TASK REQUIREMENTS:
Repeat each line of the material exactly.

DATA EXTRACT:
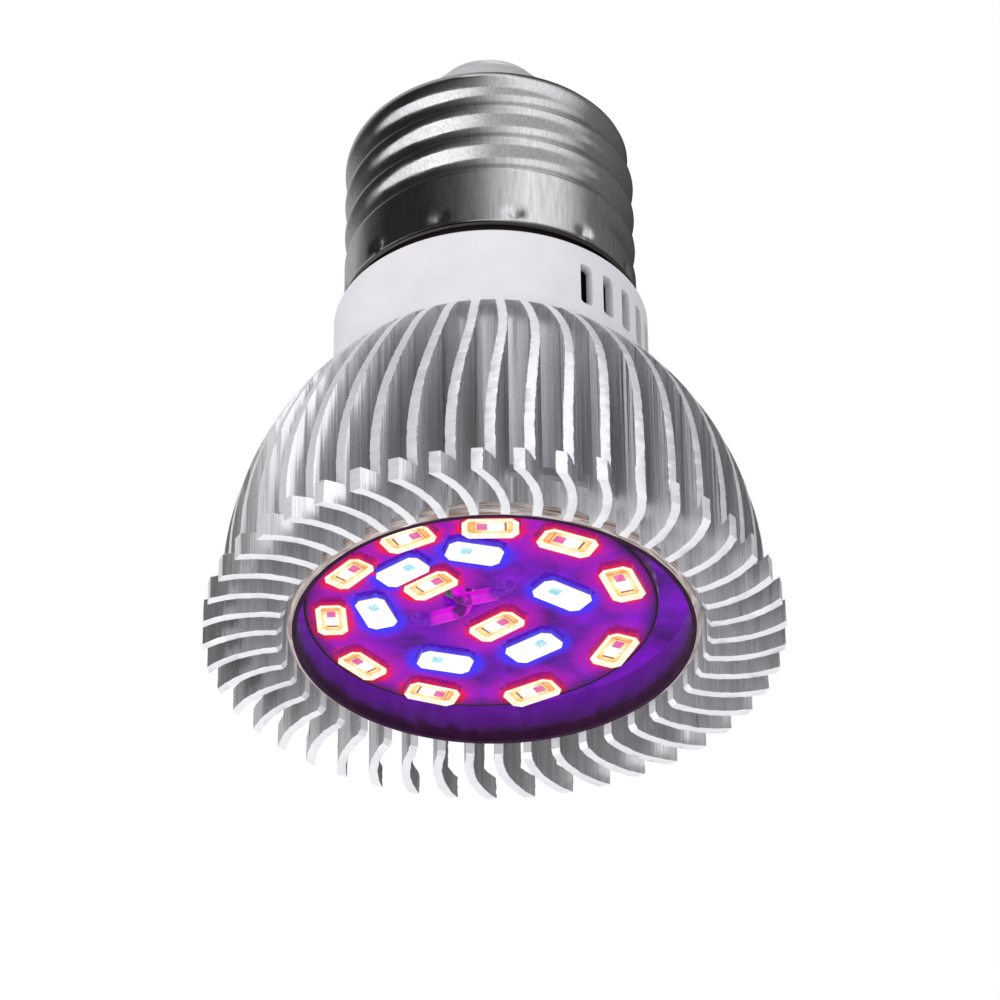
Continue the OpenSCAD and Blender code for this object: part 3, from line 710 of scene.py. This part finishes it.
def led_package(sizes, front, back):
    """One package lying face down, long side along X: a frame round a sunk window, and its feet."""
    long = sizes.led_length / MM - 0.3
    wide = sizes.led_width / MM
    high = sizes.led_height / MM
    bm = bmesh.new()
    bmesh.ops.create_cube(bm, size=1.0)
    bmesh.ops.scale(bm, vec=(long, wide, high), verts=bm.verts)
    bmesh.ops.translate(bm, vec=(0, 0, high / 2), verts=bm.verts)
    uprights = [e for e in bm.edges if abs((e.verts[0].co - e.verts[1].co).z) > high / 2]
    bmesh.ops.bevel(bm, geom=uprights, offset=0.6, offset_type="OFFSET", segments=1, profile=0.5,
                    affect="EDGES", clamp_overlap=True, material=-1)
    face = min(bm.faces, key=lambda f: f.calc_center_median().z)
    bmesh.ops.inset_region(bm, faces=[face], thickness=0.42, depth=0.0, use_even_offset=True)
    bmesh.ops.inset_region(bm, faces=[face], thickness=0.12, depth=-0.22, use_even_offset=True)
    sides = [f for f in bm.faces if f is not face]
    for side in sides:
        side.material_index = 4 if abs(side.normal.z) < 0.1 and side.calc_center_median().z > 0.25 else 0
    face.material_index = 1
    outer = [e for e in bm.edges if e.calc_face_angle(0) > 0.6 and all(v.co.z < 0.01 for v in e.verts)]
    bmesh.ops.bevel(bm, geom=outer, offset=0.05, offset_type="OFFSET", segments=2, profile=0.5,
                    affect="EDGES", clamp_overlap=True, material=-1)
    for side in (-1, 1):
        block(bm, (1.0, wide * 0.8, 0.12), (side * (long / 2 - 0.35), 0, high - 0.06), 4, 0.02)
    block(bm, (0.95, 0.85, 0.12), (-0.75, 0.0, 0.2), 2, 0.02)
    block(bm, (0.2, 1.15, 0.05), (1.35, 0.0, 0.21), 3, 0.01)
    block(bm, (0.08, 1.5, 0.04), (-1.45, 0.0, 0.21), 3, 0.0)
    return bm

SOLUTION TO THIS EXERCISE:
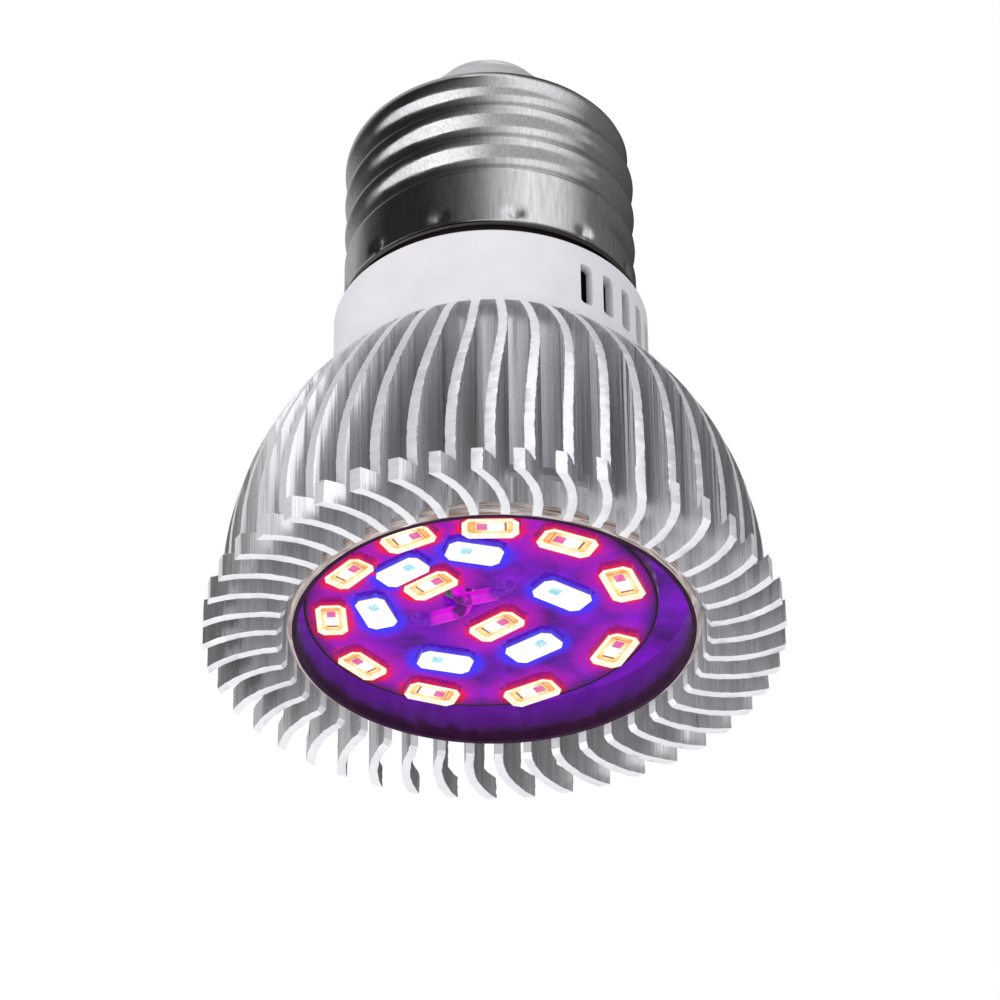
Continue the OpenSCAD and Blender code for this object: part 3, from line 710 of scene.py. This part finishes it.
def led_package(sizes, front, back):
    """One package lying face down, long side along X: a frame round a sunk window, and its feet."""
    long = sizes.led_length / MM - 0.3
    wide = sizes.led_width / MM
    high = sizes.led_height / MM
    bm = bmesh.new()
    bmesh.ops.create_cube(bm, size=1.0)
    bmesh.ops.scale(bm, vec=(long, wide, high), verts=bm.verts)
    bmesh.ops.translate(bm, vec=(0, 0, high / 2), verts=bm.verts)
    uprights = [e for e in bm.edges if abs((e.verts[0].co - e.verts[1].co).z) > high / 2]
    bmesh.ops.bevel(bm, geom=uprights, offset=0.6, offset_type="OFFSET", segments=1, profile=0.5,
                    affect="EDGES", clamp_overlap=True, material=-1)
    face = min(bm.faces, key=lambda f: f.calc_center_median().z)
    bmesh.ops.inset_region(bm, faces=[face], thickness=0.42, depth=0.0, use_even_offset=True)
    bmesh.ops.inset_region(bm, faces=[face], thickness=0.12, depth=-0.22, use_even_offset=True)
    sides = [f for f in bm.faces if f is not face]
    for side in sides:
        side.material_index = 4 if abs(side.normal.z) < 0.1 and side.calc_center_median().z > 0.25 else 0
    face.material_index = 1
    outer = [e for e in bm.edges if e.calc_face_angle(0) > 0.6 and all(v.co.z < 0.01 for v in e.verts)]
    bmesh.ops.bevel(bm, geom=outer, offset=0.05, offset_type="OFFSET", segments=2, profile=0.5,
                    affect="EDGES", clamp_overlap=True, material=-1)
    for side in (-1, 1):
        block(bm, (1.0, wide * 0.8, 0.12), (side * (long / 2 - 0.35), 0, high - 0.06), 4, 0.02)
    block(bm, (0.95, 0.85, 0.12), (-0.75, 0.0, 0.2), 2, 0.02)
    block(bm, (0.2, 1.15, 0.05), (1.35, 0.0, 0.21), 3, 0.01)
    block(bm, (0.08, 1.5, 0.04), (-1.45, 0.0, 0.21), 3, 0.0)
    return bm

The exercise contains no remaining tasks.